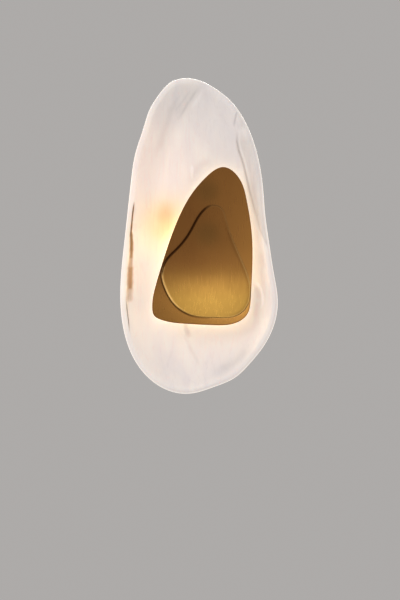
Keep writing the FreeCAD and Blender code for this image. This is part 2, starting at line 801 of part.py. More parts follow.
def make_holder_brackets():
    """Bent straps that carry the lampholders: a foot on the plate, a riser and a tongue."""
    made = []
    low_x = -holder_length / 2 - bracket_width / 2
    for name in lamps:
        tongue = Part.makeBox(bracket_width, bracket_edge + tongue_reach, bracket_sheet,
                              Vector(low_x, -tongue_reach, holder_lift - bracket_sheet))
        riser = Part.makeBox(bracket_width, bracket_sheet, holder_lift,
                             Vector(low_x, bracket_edge - bracket_sheet, 0))
        foot = Part.makeBox(bracket_width, foot_length + bracket_sheet, bracket_sheet,
                            Vector(low_x, bracket_edge - bracket_sheet, 0))
        strap = tongue.fuse(riser).fuse(foot)
        for y, level in ((0, holder_lift - bracket_sheet), (foot_middle, 0)):
            strap = strap.cut(Part.makeCylinder(small_screw_r + hole_gap, bracket_sheet + 2 * over,
                                                Vector(-holder_length / 2, y, level - over)))
        made.append(placed(strap.removeSplitter(), name))
    return made


def make_holder_screws():
    """Two screws for each bracket: one into the plate, one up into the ceramic."""
    made = []
    for name in lamps:
        for y, seat, facing, length in ((foot_middle, bracket_sheet, 1, bracket_sheet + plate_sheet),
                                        (0, holder_lift - bracket_sheet, -1, bracket_sheet + ceramic_bite)):
            head = Part.makeCylinder(small_head_r, small_head_height, Vector(-holder_length / 2, y, seat),
                                     Vector(0, 0, facing))
            shank = Part.makeCylinder(small_screw_r, length, Vector(-holder_length / 2, y, seat),
                                      Vector(0, 0, -facing))
            slot = Part.makeBox(3 * small_head_r, screw_slot, 2 * screw_slot_depth,
                                Vector(-holder_length / 2 - 1.5 * small_head_r, y - screw_slot / 2,
                                       seat + facing * small_head_height - screw_slot_depth))
            made.append(placed(head.cut(slot).fuse(shank).removeSplitter(), name))
    return made


def lamp_capsule(radius, tip):
    """Round-ended bar along a lamp, from its neck to its tip."""
    straight = Part.makeCylinder(radius, tip - radius - lamp_neck, Vector(lamp_neck, 0, lamp_middle),
                                 Vector(1, 0, 0))
    return straight.fuse(Part.makeSphere(radius, Vector(tip - radius, 0, lamp_middle))).removeSplitter()


def make_lamp_envelopes():
    """Frosted tubes with a round end."""
    shell = lamp_capsule(lamp_r, lamp_length).cut(lamp_capsule(lamp_r - lamp_wall, lamp_length - lamp_wall))
    return [placed(shell, name) for name in lamps]


def make_lamp_cores():
    """Strips that carry the light-emitting chips, inside the envelopes."""
    return [placed(Part.makeBox(core_length, core_width, core_sheet,
                                Vector(lamp_neck, -core_width / 2, lamp_middle - core_sheet / 2)), name)
            for name in lamps]


def make_lamp_bases():
    """Flat plug ends of the lamps, seated in the holders' pockets."""
    made = []
    for name in lamps:
        plug = Part.makeBox(pocket_depth - hole_gap + lamp_neck, base_width, base_depth,
                            Vector(-pocket_depth + hole_gap, -base_width / 2, lamp_middle - base_depth / 2))
        plug = plug.makeFillet(base_edge_r, [edge for edge in plug.Edges
                                             if abs(edge.tangentAt(edge.FirstParameter).x) > 0.99])
        made.append(placed(plug, name))
    return made


def make_lamp_pins():
    """Looped wire pins, two on each lamp."""
    made = []
    start = -pocket_depth + hole_gap
    for name in lamps:
        for y in (-pin_pitch / 2, pin_pitch / 2):
            points = [Vector(start, y - pin_loop / 2, lamp_middle),
                      Vector(start - pin_length, y - pin_loop / 2, lamp_middle),
                      Vector(start - pin_length, y + pin_loop / 2, lamp_middle),
                      Vector(start, y + pin_loop / 2, lamp_middle)]
            made.append(placed(tube(points, pin_wire_r, pin_bend_r), name))
    return made


def holder_rear(name, back, step):
    """Point behind a lampholder's recess, at a distance back along its axis and a step out."""
    x, z, turn = lamps[name]
    reach = holder_length - lead_recess + back
    angle = math.radians(turn)
    return at(x - reach * math.cos(angle), z - reach * math.sin(angle), lamp_axis + step)


def make_leads(pole_x, side):
    """Two leads of one pole, through the stem's right (1) or left (-1) half, one to each lampholder."""
    half = lead_circle_r / math.sqrt(2)
    block_z = block_low_z + lead_depth_share * block_height
    behind = stem_low - end_bush_collar - lead_turn_room
    made = []
    for up, name in ((1, "upper"), (-1, "lower")):
        x = side * half
        level = behind if up > 0 else behind - lead_step
        pole = pole_x - up * pole_share
        points = [at(pole, block_z, lead_hole_out), at(pole, block_low_z - lead_drop, lead_hole_out),
                  at(pole, block_low_z - lead_drop - lead_slope, level), at(x, up * half, level)]
        if up > 0:
            out = lamp_axis - side * lead_step / 2
            points += [at(x, half, out)] + [at(way_x, way_z, out) for way_x, way_z in upper_lead_way]
            points += [holder_rear(name, lead_end_gap, -side * lead_step / 2)]
        else:
            points += [at(x, -half, lamp_axis), holder_rear(name, lead_end_gap, 0) + Vector(x, 0, 0)]
        made.append(tube(points, lead_r, lead_bend))
    return made


def make_earth_lead():
    """Earth lead from the block to a ring under the ground screw."""
    seat = bar_rise + bar_sheet
    tag = ring(ground_x, 0, seat, seat + ring_tag_sheet, ring_tag_r, ground_screw_r + thread_gap)
    crimp_out = seat + crimp_r + thread_gap
    crimp_z = ring_tag_r + tag_neck_length / 2
    crimp = Part.makeCylinder(crimp_r, crimp_length, at(ground_x, crimp_z, crimp_out), Vector(0, 0, 1))
    neck = block(ground_x - tag_neck_width / 2, ground_x + tag_neck_width / 2, ring_tag_r - over,
                 ring_tag_r + tag_neck_length, seat, seat + ring_tag_sheet)
    points = [at(poles[0], block_low_z + lead_depth_share * block_height, lead_hole_out),
              at(poles[0], block_low_z - lead_drop, lead_hole_out),
              at(ground_x, crimp_z + crimp_length + earth_straight, crimp_out),
              at(ground_x, crimp_z + crimp_length / 2, crimp_out)]
    return [tag.fuse([neck, crimp, tube(points, lead_r, lead_bend)]).removeSplitter()]


shapes = {
    "wall_bracket": [make_wall_bracket()],
    "ground_screw": [make_ground_screw()],
    "earth_lead": make_earth_lead(),
    "back_pan": [make_back_pan()],
    "rim_gasket": [make_rim_gasket()],
    "side_screws": make_side_screws(),
    "terminal_block": [make_terminal_block()],
    "terminal_inserts": make_terminal_inserts(),
    "terminal_screws": make_terminal_screws(),
    "terminal_block_screw": [make_terminal_block_screw()],
    "live_leads": make_leads(poles[2], 1),
    "neutral_leads": make_leads(poles[1], -1),
    "stem": [make_stem()],
    "stem_washers": make_stem_washers(),
    "stem_nuts": make_stem_nuts(),
    "stem_end_bushes": make_stem_end_bushes(),
    "glass_washer_rear": [make_soft_washer(pan_front)],
    "glass_shell": [make_glass_shell()],
    "glass_bush": [make_glass_bush()],
    "glass_washer_front": [make_soft_washer(glass_front)],
    "tie_screws": make_tie_screws(),
    "tie_sleeves": make_tie_sleeves(),
    "tie_nuts": make_tie_nuts(),
    "lamp_plate": [make_lamp_plate()],
    "upper_lampholder": [make_lampholder("upper")],
    "lower_lampholder": [make_lampholder("lower")],
    "holder_brackets": make_holder_brackets(),
    "holder_screws": make_holder_screws(),
    "lamp_envelopes": make_lamp_envelopes(),
    "lamp_cores": make_lamp_cores(),
    "lamp_bases": make_lamp_bases(),
    "lamp_pins": make_lamp_pins(),
    "cover_posts": make_cover_posts(),
    "post_magnets": make_post_magnets(),
    "cover_cups": make_cover_cups(),
    "rear_leaf": [make_rear_leaf()],
    "front_leaf": [make_front_leaf()],
    "leaf_studs": make_leaf_studs(),
    "leaf_spacers": make_leaf_spacers(),
    "leaf_washers": make_leaf_washers(),
    "leaf_nuts": make_leaf_nuts(),
}

os.makedirs("parts", exist_ok=True)
for name, solids in shapes.items():
    whole = solids[0] if len(solids) == 1 else Part.makeCompound(solids)
    box = whole.BoundBox
    print(name, len(whole.Solids), whole.isValid(), round(whole.Volume, 1),
          [round(v, 1) for v in (box.XMin, box.XMax, -box.YMax, -box.YMin, box.ZMin, box.ZMax)])
    whole.exportStep("parts/" + name + ".step")
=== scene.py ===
"""Shell wall sconce: an opal glass dish on a wall pan, and a brass cover of two leaves over its lamps.

Metres. +Z is up, +X is to the right seen from the front, and the front faces -Y. The wall is at Y = 0.
A piece's distance from the wall, towards the viewer, is called its out distance.
"""
import math

import bmesh
import bpy
import numpy as np
from mathutils import Matrix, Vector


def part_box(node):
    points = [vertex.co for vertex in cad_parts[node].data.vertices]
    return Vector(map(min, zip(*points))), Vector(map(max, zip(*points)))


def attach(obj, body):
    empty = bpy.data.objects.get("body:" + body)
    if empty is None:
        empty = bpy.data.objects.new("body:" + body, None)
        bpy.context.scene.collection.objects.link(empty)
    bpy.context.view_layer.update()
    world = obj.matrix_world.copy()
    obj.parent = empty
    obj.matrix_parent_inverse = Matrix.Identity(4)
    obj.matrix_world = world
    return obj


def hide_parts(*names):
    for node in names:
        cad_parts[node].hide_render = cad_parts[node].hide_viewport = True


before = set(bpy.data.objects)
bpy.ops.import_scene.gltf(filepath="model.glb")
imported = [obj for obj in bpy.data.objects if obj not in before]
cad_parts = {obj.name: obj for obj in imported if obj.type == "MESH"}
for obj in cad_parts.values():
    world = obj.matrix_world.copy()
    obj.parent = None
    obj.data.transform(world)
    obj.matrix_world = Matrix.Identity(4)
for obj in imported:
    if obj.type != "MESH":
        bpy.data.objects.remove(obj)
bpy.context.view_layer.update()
scene = bpy.context.scene
scene.view_settings.view_transform = "Standard"


# Viewpoint
# The light is seen level and square on through a long lens, so that only its front shows.
# The middle of the picture lies below the light's own middle.
picture_width_px = 400
picture_height_px = 600
bracket_px = (202.4, 246.3)
metres_per_px = 0.0012
rim_out = 0.060
camera_distance = 5.0
sensor_mm = 36.0
camera_data = bpy.data.cameras.new("camera")
camera_data.sensor_width = sensor_mm
camera_data.lens = sensor_mm * camera_distance / (picture_height_px * metres_per_px)
camera = bpy.data.objects.new("camera", camera_data)
camera.location = (
    (picture_width_px / 2 - bracket_px[0]) * metres_per_px,
    -rim_out - camera_distance,
    (bracket_px[1] - picture_height_px / 2) * metres_per_px,
)
camera.rotation_euler = (math.pi / 2, 0, 0)
scene.collection.objects.link(camera)
scene.camera = camera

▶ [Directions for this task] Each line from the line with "for name, solids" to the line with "for node in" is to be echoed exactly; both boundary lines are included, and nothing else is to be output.

▶ [Written reply]
for name, solids in shapes.items():
    whole = solids[0] if len(solids) == 1 else Part.makeCompound(solids)
    box = whole.BoundBox
    print(name, len(whole.Solids), whole.isValid(), round(whole.Volume, 1),
          [round(v, 1) for v in (box.XMin, box.XMax, -box.YMax, -box.YMin, box.ZMin, box.ZMax)])
    whole.exportStep("parts/" + name + ".step")
=== scene.py ===
"""Shell wall sconce: an opal glass dish on a wall pan, and a brass cover of two leaves over its lamps.

Metres. +Z is up, +X is to the right seen from the front, and the front faces -Y. The wall is at Y = 0.
A piece's distance from the wall, towards the viewer, is called its out distance.
"""
import math

import bmesh
import bpy
import numpy as np
from mathutils import Matrix, Vector


def part_box(node):
    points = [vertex.co for vertex in cad_parts[node].data.vertices]
    return Vector(map(min, zip(*points))), Vector(map(max, zip(*points)))


def attach(obj, body):
    empty = bpy.data.objects.get("body:" + body)
    if empty is None:
        empty = bpy.data.objects.new("body:" + body, None)
        bpy.context.scene.collection.objects.link(empty)
    bpy.context.view_layer.update()
    world = obj.matrix_world.copy()
    obj.parent = empty
    obj.matrix_parent_inverse = Matrix.Identity(4)
    obj.matrix_world = world
    return obj


def hide_parts(*names):
    for node in names:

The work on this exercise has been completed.